Wednesday, November 18, 2015

Deuteronomy: Chapter 24

What do you remember 
what forget?
Things left behind, 
things contained. 
Sometimes there is no way back.

[For full chapter, click here
This chapter connects to the previous one through the leitmotif of the "coming sun"--a focus on a specific unit of time, a cut off point within infinity. If in the previous chapter, sunset allows those "outside" to re-enter sacred space, here "the day" serves to delimit social responsibilities: workers must be paid before the end of day; "pledges" that were confiscated must be returned before nightfall.
These limitations are thematic.
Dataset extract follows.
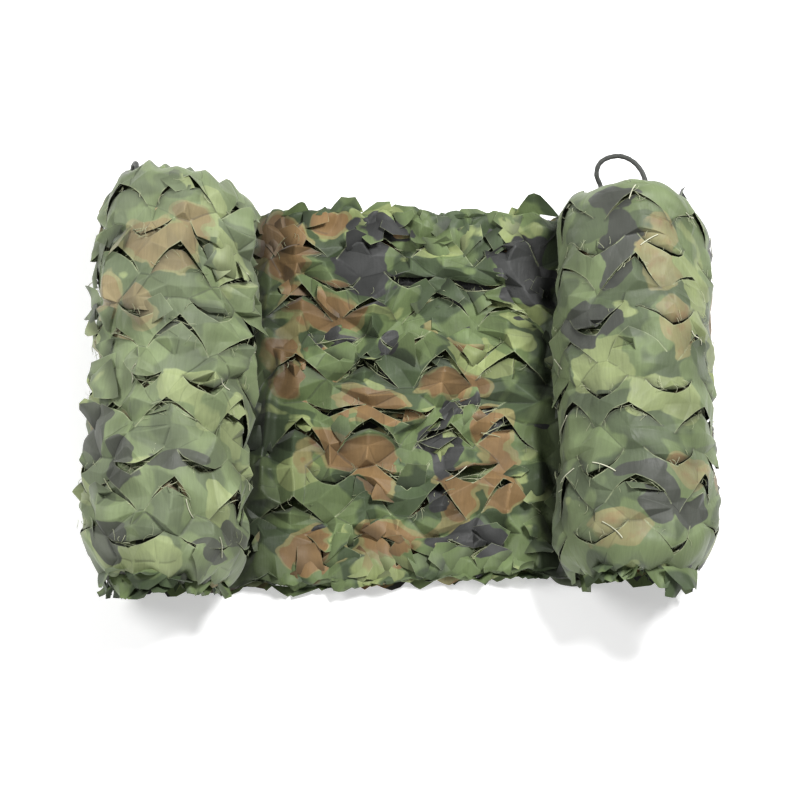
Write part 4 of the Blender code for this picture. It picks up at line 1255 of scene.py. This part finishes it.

Even the consequence of sin becomes limited here, prescribed to the  individual's boundaries-- "fathers shall not die for children, and children shall not die for fathers: each man shall die y his own sin" (24:16). The chapter closes with a series of limitations on property rights: one cannot return to gather forgotten grain, or pick over trees for leftover grapes and olives. There are no rights of possession for things left behind: they become common property, to be left for the "stranger, the fatherless and the widow."
The inability to return for what was lost creates a chiastic structure with the opening of the chapter, which prohibits a man to remarry his divorced wife after she has married another. One cannot return for an ex-wife, as one cannot return for lost grain (continuing the misogynistic bent of Deuteronomy, where women exist as aspects of men's property, to be "taken" and "sent").